* _Task prompt_
Reproduce the top of the data verbatim, through and including the line that contains "centred on -X.".

* _Information shown_
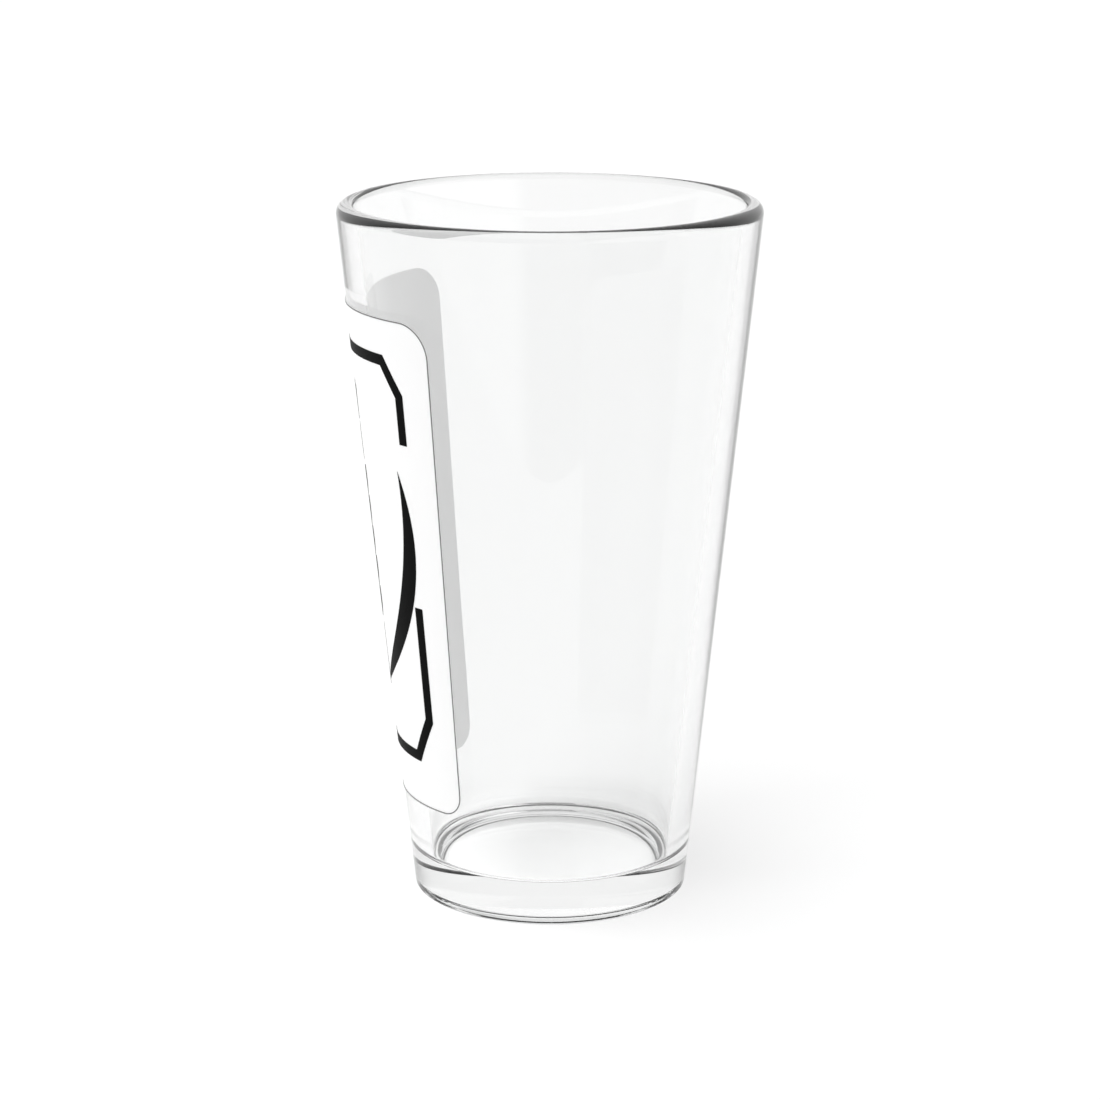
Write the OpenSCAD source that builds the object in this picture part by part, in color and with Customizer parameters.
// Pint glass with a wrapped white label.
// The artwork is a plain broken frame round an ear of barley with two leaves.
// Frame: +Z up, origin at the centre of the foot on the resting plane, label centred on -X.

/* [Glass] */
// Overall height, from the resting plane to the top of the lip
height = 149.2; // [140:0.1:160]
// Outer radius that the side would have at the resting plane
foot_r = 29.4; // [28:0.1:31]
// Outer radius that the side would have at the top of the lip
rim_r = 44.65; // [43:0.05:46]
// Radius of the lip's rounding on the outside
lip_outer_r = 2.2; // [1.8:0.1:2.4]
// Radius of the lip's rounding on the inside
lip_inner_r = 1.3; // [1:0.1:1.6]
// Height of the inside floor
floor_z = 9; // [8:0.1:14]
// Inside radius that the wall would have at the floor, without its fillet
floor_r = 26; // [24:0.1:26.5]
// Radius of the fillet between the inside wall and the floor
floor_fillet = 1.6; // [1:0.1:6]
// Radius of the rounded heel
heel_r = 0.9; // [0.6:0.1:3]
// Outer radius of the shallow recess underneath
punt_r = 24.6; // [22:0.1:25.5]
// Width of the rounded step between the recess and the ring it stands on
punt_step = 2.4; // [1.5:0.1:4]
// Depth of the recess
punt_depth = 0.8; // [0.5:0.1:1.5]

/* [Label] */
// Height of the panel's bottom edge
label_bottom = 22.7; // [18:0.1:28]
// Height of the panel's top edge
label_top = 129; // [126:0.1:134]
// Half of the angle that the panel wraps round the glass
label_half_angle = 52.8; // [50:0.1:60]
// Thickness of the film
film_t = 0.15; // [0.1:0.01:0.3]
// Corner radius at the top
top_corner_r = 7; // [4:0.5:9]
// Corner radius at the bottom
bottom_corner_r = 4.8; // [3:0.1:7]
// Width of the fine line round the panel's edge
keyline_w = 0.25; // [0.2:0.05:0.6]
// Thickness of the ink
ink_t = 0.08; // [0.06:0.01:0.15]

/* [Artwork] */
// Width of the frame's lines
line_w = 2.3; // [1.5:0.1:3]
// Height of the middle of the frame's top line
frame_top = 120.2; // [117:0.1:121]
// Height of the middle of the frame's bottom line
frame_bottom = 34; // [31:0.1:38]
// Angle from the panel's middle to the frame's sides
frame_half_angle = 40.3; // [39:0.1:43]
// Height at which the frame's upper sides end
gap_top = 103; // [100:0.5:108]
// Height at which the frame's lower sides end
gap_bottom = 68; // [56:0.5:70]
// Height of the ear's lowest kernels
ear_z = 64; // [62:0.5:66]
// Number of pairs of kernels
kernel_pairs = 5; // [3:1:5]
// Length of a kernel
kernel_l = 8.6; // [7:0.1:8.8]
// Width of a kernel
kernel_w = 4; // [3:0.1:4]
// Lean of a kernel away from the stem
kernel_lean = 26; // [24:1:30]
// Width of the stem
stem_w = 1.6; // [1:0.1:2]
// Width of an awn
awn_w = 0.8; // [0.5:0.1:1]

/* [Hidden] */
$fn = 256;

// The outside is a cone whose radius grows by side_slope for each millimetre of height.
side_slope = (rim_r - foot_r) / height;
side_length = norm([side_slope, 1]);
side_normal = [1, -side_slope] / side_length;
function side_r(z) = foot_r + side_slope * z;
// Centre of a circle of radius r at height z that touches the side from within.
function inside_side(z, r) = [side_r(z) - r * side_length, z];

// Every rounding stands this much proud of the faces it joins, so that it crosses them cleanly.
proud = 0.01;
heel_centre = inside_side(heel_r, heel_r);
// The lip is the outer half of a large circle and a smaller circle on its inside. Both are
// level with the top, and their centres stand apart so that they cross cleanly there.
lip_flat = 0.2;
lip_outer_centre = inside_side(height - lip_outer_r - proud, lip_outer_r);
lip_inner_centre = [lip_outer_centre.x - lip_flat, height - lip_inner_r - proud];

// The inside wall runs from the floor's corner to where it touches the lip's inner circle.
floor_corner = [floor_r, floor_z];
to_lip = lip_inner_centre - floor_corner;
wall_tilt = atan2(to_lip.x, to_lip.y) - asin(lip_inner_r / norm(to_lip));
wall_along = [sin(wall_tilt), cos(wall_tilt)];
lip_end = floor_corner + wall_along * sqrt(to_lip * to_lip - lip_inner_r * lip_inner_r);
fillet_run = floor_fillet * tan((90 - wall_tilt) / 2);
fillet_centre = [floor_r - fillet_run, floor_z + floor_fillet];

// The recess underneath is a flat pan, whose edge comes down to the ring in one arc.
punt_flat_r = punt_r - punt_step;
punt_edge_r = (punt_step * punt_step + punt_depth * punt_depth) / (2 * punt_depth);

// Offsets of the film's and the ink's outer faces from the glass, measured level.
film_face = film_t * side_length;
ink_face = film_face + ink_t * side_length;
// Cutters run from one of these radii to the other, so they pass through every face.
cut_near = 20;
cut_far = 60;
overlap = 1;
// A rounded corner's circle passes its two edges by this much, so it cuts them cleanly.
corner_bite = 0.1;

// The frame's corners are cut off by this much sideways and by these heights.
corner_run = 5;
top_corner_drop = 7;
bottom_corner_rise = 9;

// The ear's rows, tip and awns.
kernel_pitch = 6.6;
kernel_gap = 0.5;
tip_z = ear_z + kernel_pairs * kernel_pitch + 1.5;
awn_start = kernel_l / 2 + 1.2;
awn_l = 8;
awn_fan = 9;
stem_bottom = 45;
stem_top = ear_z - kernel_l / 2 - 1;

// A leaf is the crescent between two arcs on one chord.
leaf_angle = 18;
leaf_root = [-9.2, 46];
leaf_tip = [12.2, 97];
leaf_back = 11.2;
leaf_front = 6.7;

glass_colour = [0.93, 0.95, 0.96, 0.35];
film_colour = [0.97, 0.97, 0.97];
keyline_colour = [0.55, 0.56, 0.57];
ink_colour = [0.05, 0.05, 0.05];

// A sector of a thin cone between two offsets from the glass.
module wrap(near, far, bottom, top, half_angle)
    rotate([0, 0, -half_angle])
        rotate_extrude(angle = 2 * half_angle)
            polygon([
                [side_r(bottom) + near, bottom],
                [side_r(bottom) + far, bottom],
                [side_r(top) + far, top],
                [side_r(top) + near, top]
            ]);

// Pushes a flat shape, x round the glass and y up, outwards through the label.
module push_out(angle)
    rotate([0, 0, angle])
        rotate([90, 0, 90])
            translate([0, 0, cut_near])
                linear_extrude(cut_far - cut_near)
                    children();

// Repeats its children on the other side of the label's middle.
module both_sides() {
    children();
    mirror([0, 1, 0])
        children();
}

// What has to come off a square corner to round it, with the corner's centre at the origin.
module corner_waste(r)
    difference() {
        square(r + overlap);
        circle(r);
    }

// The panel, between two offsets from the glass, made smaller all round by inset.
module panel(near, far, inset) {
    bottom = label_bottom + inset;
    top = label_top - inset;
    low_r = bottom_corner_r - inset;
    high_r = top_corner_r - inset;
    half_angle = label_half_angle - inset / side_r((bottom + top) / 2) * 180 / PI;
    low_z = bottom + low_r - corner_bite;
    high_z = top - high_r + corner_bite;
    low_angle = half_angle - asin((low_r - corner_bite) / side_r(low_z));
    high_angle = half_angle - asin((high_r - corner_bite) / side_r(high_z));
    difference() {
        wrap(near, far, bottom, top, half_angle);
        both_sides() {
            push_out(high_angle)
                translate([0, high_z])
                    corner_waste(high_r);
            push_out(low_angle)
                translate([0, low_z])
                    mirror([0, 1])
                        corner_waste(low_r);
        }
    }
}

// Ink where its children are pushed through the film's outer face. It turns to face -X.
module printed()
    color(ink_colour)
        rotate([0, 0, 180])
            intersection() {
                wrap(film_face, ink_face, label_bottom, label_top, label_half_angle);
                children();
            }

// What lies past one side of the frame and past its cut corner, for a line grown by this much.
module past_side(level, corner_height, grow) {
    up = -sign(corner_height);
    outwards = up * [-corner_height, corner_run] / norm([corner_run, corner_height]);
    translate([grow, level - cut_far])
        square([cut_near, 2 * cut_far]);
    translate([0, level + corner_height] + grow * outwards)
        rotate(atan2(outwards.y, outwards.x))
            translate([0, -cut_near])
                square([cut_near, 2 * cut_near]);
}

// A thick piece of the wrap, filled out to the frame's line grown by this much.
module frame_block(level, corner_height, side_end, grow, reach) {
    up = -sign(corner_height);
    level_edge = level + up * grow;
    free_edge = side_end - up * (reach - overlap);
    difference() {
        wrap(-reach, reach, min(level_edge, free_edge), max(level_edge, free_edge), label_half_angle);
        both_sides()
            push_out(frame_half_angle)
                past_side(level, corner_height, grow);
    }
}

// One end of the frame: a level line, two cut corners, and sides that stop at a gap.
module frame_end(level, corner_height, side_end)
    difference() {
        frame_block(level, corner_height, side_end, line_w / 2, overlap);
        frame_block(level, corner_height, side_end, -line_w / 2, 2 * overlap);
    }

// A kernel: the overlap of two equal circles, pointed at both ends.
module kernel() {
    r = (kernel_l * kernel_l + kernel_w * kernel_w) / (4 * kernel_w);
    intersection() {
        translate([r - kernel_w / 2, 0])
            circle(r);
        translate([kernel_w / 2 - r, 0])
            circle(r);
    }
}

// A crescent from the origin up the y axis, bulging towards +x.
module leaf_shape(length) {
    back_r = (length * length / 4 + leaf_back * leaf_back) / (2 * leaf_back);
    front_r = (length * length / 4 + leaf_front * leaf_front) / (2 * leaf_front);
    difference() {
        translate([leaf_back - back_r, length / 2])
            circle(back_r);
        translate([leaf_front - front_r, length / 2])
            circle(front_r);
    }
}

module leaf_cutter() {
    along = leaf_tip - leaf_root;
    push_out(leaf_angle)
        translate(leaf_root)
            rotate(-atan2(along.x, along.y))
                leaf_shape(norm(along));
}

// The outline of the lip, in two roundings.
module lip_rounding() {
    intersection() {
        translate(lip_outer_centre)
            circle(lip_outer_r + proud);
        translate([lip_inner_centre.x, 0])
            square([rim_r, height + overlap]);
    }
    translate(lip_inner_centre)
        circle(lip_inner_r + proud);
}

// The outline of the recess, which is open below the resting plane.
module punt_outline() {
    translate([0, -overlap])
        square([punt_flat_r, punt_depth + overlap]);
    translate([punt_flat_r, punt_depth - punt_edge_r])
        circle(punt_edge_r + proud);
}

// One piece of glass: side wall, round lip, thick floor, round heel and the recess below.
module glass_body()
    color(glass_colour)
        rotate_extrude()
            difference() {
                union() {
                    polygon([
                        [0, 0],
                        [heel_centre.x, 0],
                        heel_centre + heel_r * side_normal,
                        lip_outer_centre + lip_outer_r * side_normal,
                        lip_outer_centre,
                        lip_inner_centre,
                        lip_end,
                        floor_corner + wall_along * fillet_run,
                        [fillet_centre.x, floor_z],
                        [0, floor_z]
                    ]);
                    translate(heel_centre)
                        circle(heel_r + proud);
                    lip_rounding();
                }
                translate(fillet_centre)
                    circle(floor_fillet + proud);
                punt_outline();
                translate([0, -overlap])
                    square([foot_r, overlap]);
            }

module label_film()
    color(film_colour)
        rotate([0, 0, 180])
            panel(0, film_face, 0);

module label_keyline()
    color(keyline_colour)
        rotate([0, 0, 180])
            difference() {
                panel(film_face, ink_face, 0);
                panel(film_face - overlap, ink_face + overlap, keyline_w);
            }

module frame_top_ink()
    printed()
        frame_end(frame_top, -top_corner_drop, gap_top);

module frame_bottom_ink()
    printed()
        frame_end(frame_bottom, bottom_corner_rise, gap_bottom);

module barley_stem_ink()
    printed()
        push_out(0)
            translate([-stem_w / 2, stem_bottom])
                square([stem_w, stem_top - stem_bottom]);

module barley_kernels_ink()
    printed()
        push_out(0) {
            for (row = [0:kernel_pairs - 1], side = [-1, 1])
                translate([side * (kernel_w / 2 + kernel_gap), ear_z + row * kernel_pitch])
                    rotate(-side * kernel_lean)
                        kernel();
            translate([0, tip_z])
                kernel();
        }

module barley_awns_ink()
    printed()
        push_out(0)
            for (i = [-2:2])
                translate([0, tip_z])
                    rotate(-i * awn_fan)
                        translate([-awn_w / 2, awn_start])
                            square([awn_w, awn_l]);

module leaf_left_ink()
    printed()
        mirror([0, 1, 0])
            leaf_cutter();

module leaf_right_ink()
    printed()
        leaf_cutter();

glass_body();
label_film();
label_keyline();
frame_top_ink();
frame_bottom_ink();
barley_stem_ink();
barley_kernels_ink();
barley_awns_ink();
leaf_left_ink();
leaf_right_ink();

* _Finished task_
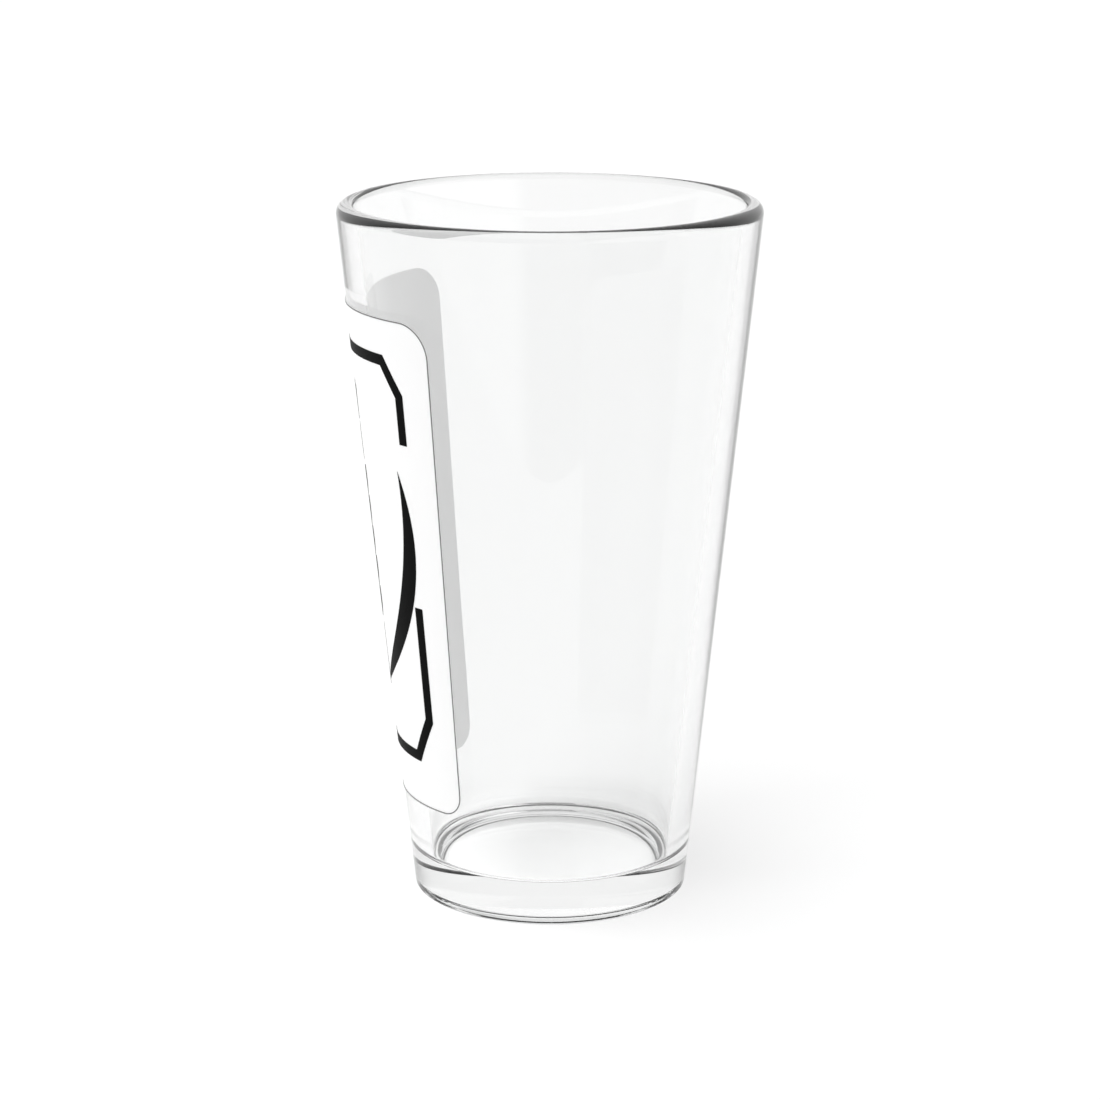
Write the OpenSCAD source that builds the object in this picture part by part, in color and with Customizer parameters.
// Pint glass with a wrapped white label.
// The artwork is a plain broken frame round an ear of barley with two leaves.
// Frame: +Z up, origin at the centre of the foot on the resting plane, label centred on -X.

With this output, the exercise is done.